I then split that in two to give it a rating out of 5 stars. Those criteria are:
Concept: the strength of the overall idea
Execution: the mechanics of storytelling
Character: the protagonists, antagonists, and villains
Intent: does it succeed in being the kind of book it wants to be?
Originality: subversion and reliance on genre tropes
Concept: 2/2
Stupid criminals in over their heads in a kidnapping plot gone wrong. It straightforward overall it works. I just wanted something more elaborate.
Execution: 1/2
It almost felt rushed. The first book was elaborately plotted and I really enjoyed the payoff that I did not see coming. This one was fun in spite of the fact that I could see the ending coming from a mile away.
Character: 1/2
I want to give this full credit but Reva at the beginning reverting back to herself just didn’t make sense. I wanted her to either think she was being good or give up on trying for a good reason.
Intent: 1/2
The kidnapping scenes are pretty jarring, and a stark contrast from the silliness of the “just like the movies” kidnappers.
Originality: 1/2
Not the most original. A sequel needs to up the stakes, and this one lowered them.
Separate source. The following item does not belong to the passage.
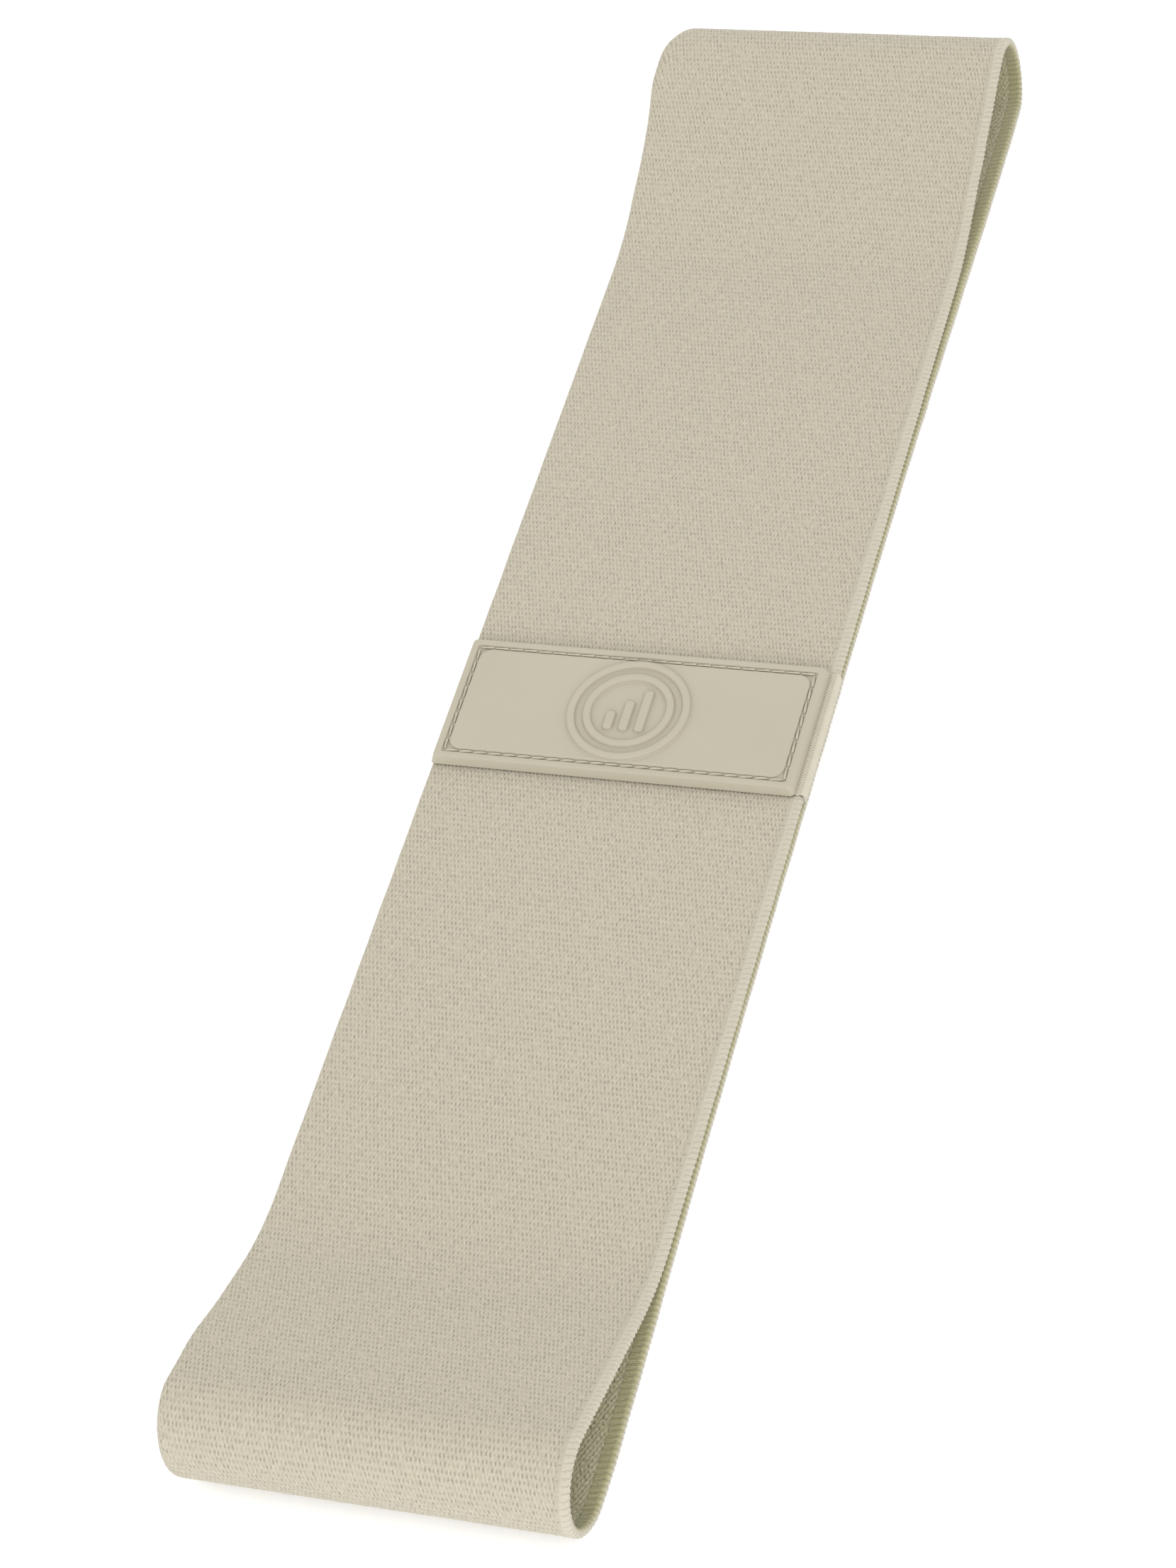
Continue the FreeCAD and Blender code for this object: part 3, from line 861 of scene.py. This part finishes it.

Based on GoodReads aggregate ratings, Silent Night 2 is ranked
65th of 79 overall in the original run of Fear Street & 11th of 13 among the Super Chillers.
Don’t miss the next post in the Fear Street blog series:
Fear Street #9: The Stepsister
Also, be sure to check out the latest from the Pulp Horror blog series:
Richie Tankersley Cusick’s The Locker.
Yeah, when you get down to it, Daddy is kind of the real villain here. I haven’t read the sequels yet but I wish more done with him in the first one in the end. It is disappointing that this one resets things as I recently read The Stepsister 2 and was impressed that it didn’t quite pull that in the setup and moved things forward in interesting ways. Fitting since Stepsister is the next one lol, hope you liked that one.
That’s good to know! I was frustrated with this one because the plot was there, it just needed to give Reva more depth. And maybe lean into how much Daddy sucks. I’m excited to read The Stepsister 2 now!